Si l’on s’en tient aujourd’hui à l’économisme, là aussi on fait le jeu de la bourgeoisie, car on aboutit en réalité à ne faire que des propositions de replâtrage du capitalisme. Or, ce n’est pas à nous de trouver au Capitalisme des solutions de "sortie de crise" !

Les réformes, quand il y a un espace pour en faire de réelles, pourquoi pas. On ne peut pas être "contre par principe". Même si le réformisme implique nécessairement une partie de collaboration de classes qu’il faut assumer (et dont on connait les effets mortifères sur l’aiguillon de la lutte de classe). Mais il y a des solutions qui diffèrent dans leur justesse en fonction des époques...

Donc, là où le bât blesse vraiment, c’est quand on continue à suivre la voie réformiste quand le capitalisme a sonné depuis un moment la fin de la collaboration de classes.

Dans une telle période, les propositions "réformistes", pour avoir une chance de confluer avec des propositions révolutionnaires, doivent comporter de hauts niveaux d’exigence politique et des propositions franchement progressistes, pour avoir au moins la faculté d’ouvrir les esprits à un autre possible.

Proposer des réformes (surtout des réformes en papier) face à un adversaire de classe qui est, lui, entré dans un combat révolutionnaire (le K), c’est comme proposer à un crocodile de bouffer de l’herbe alors qu’il peut croquer du buffle ou de l’antilope, vous voyez...

Aussi, nous n’avons pas cinquante solutions, pour nous en sortir, nous n’avons même pas deux solutions.

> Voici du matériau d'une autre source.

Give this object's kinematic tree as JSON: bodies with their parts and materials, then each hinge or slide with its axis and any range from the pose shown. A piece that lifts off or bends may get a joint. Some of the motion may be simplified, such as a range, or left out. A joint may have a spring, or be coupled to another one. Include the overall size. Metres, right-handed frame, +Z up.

Nous n’avons comme unique solution que 1/ de nous battre, sur le terrain des Idées et des propositions d’actions, pour faire apparaître la DOMINATION et l’EXPLOITATION de la bourgeoisie, et, (comme je ne connais finalement que peu de personnes qui, ayant pris conscience de la domination et de l’exploitation qu’elles subissent, voudraient consciemment continuer à la subir), 2/ d’aider à organiser et à se mettre en mouvement les masses prolétariennes largement entendues (ouvriers, employés, chômeurs, étudiants, petits paysans, artisans et "auto-entrepreneurs" prolétarisés...) pour renverser le système (culturel, social, politique, économique) qui permet cela.